Nada teve resposta. Não uma resposta como a que se está acostumado. A certo ponto, parecia exaustivo ouvir tantas perguntas. E nada de uma resposta.


Ao final da tempestade de perguntas, Kohan começou uma fala. Essa, também, permeada de questionamentos.


“O que geralmente fazemos na escola é pensar que quem pergunta não sabe e quem sabe responde. E pensamos que nós somos professores porque sabemos, e então nos colocamos nesse lugar de responder. Mas será que é isso mesmo?”, questionou. “Eu queria mostrar a força, a potência de uma atividade em que suspendemos as respostas e começamos a perguntar. Claro que isso incomoda, isso desestabiliza, isso nos tira do lugar, porque estamos muito mais habituados a responder. É muito mais tranquilizador, já perguntar é mais desestabilizador”, disse.

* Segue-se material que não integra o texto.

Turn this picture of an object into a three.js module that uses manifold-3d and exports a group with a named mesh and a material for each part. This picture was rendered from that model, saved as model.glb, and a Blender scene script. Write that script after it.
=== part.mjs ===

A dinâmica de perguntas com as crianças e com a plateia – completou Kohan – foi um modo para que todos os presentes pudessem de alguma maneira exercitar o lugar de incômodo, mas também de possibilidades, do perguntar.


Kohan falou então sobre um livro de Paulo Freire chamado Por uma pedagogia da pergunta. “Neste livro, Freire diz que um dos principais problemas da educação no Brasil – e ele diz não só no Brasil, mas pelo menos no Brasil – é que nós pensamos que nossa tarefa enquanto educadores é oferecer respostas. Paulo Freire pergunta: ‘e qual é o problema de uma resposta?’. É que a resposta, diz ele, castra a curiosidade que está na base de uma pergunta. Uma pedagogia problematizadora, emancipadora, libertadora, tem que fomentar a curiosidade, nunca castrá-la. Ou seja, o que torna uma prática educadora potente, relevante e problematizadora, numa pedagogia da pergunta, é que nós terminamos uma atividade com muito mais curiosidade do que tínhamos de início”.

“Somos começo, meio e começo." Nêgo Bispo

Citando o escritor moçambicano Mia Couto, o filósofo disse que a infância não é uma idade, mas um tempo em que ainda não é tarde demais. “Paulo Freire tinha essa noção de infância. Ele nunca se dedicou à educação de crianças pequenas, mas à educação das pessoas que são mais importante para se recordar que nunca é tarde demais para começar; pessoas que mais ouviram que não podem começar, que já estão no fim, que já terminou. Então, vejam: Paulo Freire se dedicou à educação de jovens e adultos por um compromisso com a infância. Não a infância como a idade, mas como o começo”.


Kohan citou Nêgo Bispo, pensador quilombola falecido no ano passado, para falar sobre como a pergunta é uma forma de reafirmar começos, inícios. “É sempre importante cuidar muito do começo e da possibilidade de começar. Porque o fim é uma coisa que nossa sociedade está cansada de instituir: estamos o tempo inteiro sendo interrompidos, finalizados. Mas reafirmar a pergunta é como cuidar do começo”, explicou.


O professor também falou um pouco sobre a importância de levar a filosofia para sala de aula. Mas não a filosofia como história da filosofia, como o que os filósofos escreveram ou sobre teorias filosóficas, e sim a filosofia como uma forma de se relacionar com o pensamento.


“A infância não é um tempo, não é uma idade, uma coleção de memórias. A infância é quando ainda não é demasiado tarde. É quando estamos disponíveis para nos surpreendermos, para nos deixarmos encantar.” Mia Couto no livro E se Obama fosse africano?

“Nesse sentido, a filosofia não é um conteúdo, não é uma disciplina: é uma companheira do que pensamos quando nos abrimos a esse espaço de não saber, quando nos atrevemos, qualquer que seja a nossa disciplina, a saber que não sabemos. É muito importante saber que não sabemos. A filosofia não é o que pensa um ser humano. É um exercício que compartilham seres humanos quando se encontram juntos para pensar e perguntar sobre o mundo. Por isso, se pode ensinar matemática com filosofia, história com filosofia, literatura, ou qualquer coisa, com filosofia”, disse.


Com a tempestade de perguntas, Kohan mostrou que a sala de aula pode ser um lugar mais horizontal “onde estamos pensando juntos e perguntando juntos, porque todos sabemos e não sabemos”, concluiu.

A Jornada das Infâncias está na sua sétima edição e segue com programação ao longo desta quarta-feira (02).